NÃO QUEREMOS TODOS O MESMO?!
Para as confederações patronais, os incentivos dirigidos às empresas são insuficientes. Para as centrais sindicais, os apoios previstos para os trabalhadores deviam ser aumentados e alargados. Os comentadores tanto afirmavam ser este o OE mais “à esquerda” da nossa democracia, como alegavam insuficiências para combater a crise sanitária e recuperar a economia. Ou seja, reconheciam algumas medidas muito positivas e enumeravam outras em falta. “Insuficiente” era o adjetivo recorrente. Os representantes dos partidos políticos sublinhavam quase exclusivamente não o que está, mas o que não está orçamentado. Ou seja, a maioria das críticas que ouvi não se referiam ao conteúdo deste orçamento, tomavam como referência o “seu” OE ideal, perfeito, sem limitações financeiras nem condicionantes estruturais e de conjuntura.
Ouvindo e cruzando as alegadas insuficiências de uns e de outros, fiquei convencida de que, no atual contexto, este é o orçamento ajustado para combater a pandemia, defender os rendimentos, proteger os que mais precisam, apoiar a economia e o emprego e cuidar do nosso futuro coletivo.
Começo pela prioridade óbvia, a Saúde, citando um título do jornal Público – “SNS foi reforçado com 20.641 profissionais desde 2015” – e acrescento o previsto no OE 2021: mais 4200 profissionais, mais 260 para o INEM, subsídio de risco para os profissionais de saúde “na linha da frente da resposta à Covid-19”, reforço do programa de saúde mental (19 milhões), mais 90 milhões de euros para os cuidados de saúde primários, menos taxas moderadoras.
Quanto à defesa dos rendimentos, está previsto o aumento das pensões mais baixas e do salário mínimo nacional.
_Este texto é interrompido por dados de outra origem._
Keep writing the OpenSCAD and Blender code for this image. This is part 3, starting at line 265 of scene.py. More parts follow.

E medidas fiscais na ordem dos 550 milhões de euros: redução do IVA da eletricidade; devolução do IVA pago em despesas de restauração, alojamento e cultura; creche gratuita para os filhos das famílias do 1º e 2º escalões do IRS. E, para que ninguém fique para trás, é criado um apoio social extraordinário para quem perdeu o emprego ou teve uma quebra significativa na sua atividade.
Os números confirmam que este é um orçamento contra a austeridade e que contempla importantes medidas de apoio às famílias e às empresas. É o orçamento de que o país precisa. Do que o país não precisa é de instabilidade política. Como os anteriores (desde 2015), também este OE foi negociado com os partidos da “geringonça” e com o PAN. E só não será aprovado se BE e PCP somarem os seus votos à direita, uma vez que a direita junta (do PSD ao Chega) tem menos 22 deputados que o PS. A cada um a sua responsabilidade. Está em causa o interesse nacional que não deve ser sacrificado no altar da demagogia e do jogo político-mediático.
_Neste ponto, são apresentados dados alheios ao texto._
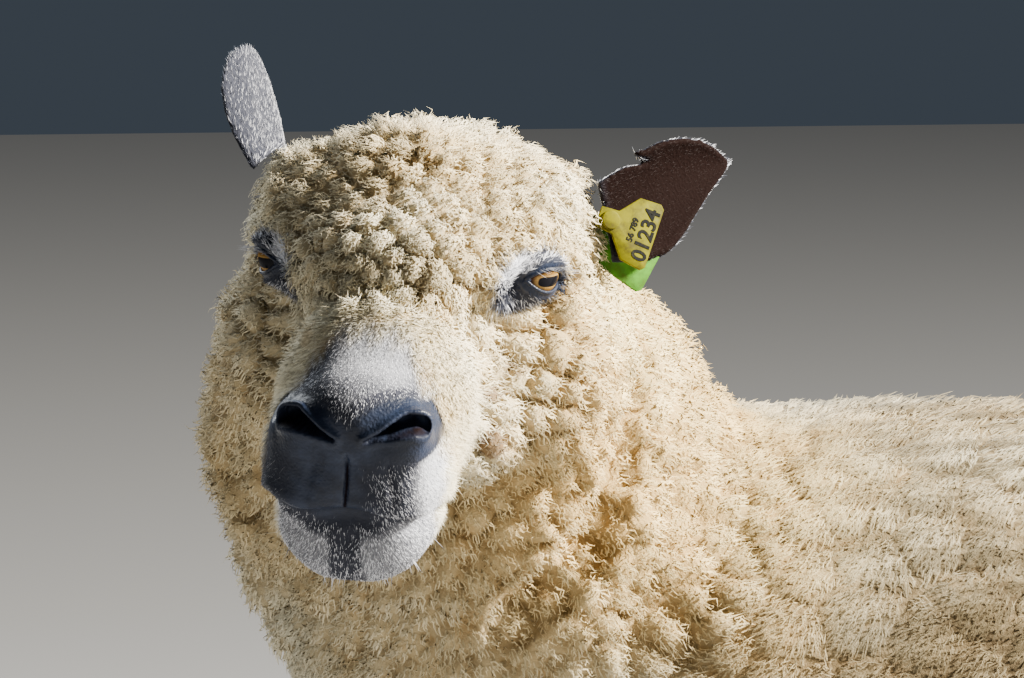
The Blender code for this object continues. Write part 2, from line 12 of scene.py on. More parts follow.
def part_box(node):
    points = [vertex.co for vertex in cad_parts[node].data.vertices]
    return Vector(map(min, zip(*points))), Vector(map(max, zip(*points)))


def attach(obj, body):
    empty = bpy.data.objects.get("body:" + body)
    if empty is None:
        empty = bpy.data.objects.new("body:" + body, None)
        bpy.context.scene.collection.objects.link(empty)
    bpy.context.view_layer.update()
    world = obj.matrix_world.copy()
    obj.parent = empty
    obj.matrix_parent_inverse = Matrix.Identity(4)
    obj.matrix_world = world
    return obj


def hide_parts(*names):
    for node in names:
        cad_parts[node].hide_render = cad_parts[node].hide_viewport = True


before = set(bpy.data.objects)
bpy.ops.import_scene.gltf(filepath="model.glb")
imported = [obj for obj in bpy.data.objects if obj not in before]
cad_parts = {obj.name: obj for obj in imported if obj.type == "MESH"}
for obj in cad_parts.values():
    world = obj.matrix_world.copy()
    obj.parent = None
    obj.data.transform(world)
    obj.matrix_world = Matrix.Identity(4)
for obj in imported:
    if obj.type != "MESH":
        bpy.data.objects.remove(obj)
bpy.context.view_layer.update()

mm = 0.001
sides = (-1, 1)  # right, left


# the head's own frame: origin midway between the eyes, X to the nose, Y to the sheep's left, Z up, in millimetres
headPlan = {
    "heading": -114.4,  # degrees
    "pitch": 26.0,
    "roll": -3.5,
    "eyeCentre": (-3.0, 54.5, 1.5),
    "eyeRadius": 14.5,
    "gaze": (0.62, 0.78, 0.08),
    "eyeForward": (2.2, 3.3),  # how far the finished ball stands out of the CAD one's place, along slit and gaze
}
ball = headPlan["eyeRadius"]


def middleOf(node):
    low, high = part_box(node)
    return np.array((low + high) / 2)


headTurn = (Matrix.Rotation(math.radians(headPlan["heading"]), 3, "Z")
            @ Matrix.Rotation(math.radians(headPlan["pitch"]), 3, "Y")
            @ Matrix.Rotation(math.radians(headPlan["roll"]), 3, "X"))
headAxes = np.array(headTurn)
eyeMiddle = np.array(headPlan["eyeCentre"]) * (1, 0, 1)
browPoint = (middleOf("eye_left") + middleOf("eye_right")) / 2 - headAxes @ eyeMiddle * mm


def toHead(points):  # metres to the head's millimetres
    return (np.asarray(points, float) - browPoint) @ headAxes / mm


def fromHead(points):  # and back
    return browPoint + np.asarray(points, float) @ headAxes.T * mm


# camera
cameraPlan = {
    "azimuth": -12.0,
    "elevation": 4.0,
    "distance": 5.4,
    "lens": 400.0,
    "aimRight": 0.0498,  # from the point between the eyes
    "aimUp": -0.0337,
}


def wayBack(azimuth, elevation):
    a, e = math.radians(azimuth), math.radians(elevation)
    return Vector((math.sin(a) * math.cos(e), -math.cos(a) * math.cos(e), math.sin(e)))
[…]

Estou certa de que as portuguesas e os portugueses não compreendem que políticos responsáveis não queiram mais investimento público, designadamente na saúde e nos transportes. Que não aprovem aumentos de rendimentos das famílias e apoios às empresas e ao emprego. Que prefiram limitar o país a funcionar por duodécimos do orçamento anterior, por eles considerado “insuficiente”. Se era insuficiente no passado, só por um milagre da multiplicação dos números pode ser suficiente para o futuro. As afirmações da coordenadora do BE – “um orçamento que assegure que há médicos no Serviço Nacional de Saúde, que responda aos desempregados e que tenha contas rigorosas terá sempre o voto do BE” – parecem-me, contudo, o prenúncio de que depois da tempestade vem a bonança.
Parafraseando Miguel Torga, “enquanto não alcances não descanses”, o PS vai fazer o que pode e deve para dotar o país de um bom orçamento. A ambição é grande e tem como limite o bom senso. Por isso, com afirmou António Costa, o diálogo com os grupos parlamentares à esquerda do PS e com o PAN vai manter-se até à aprovação final global do OE 2021.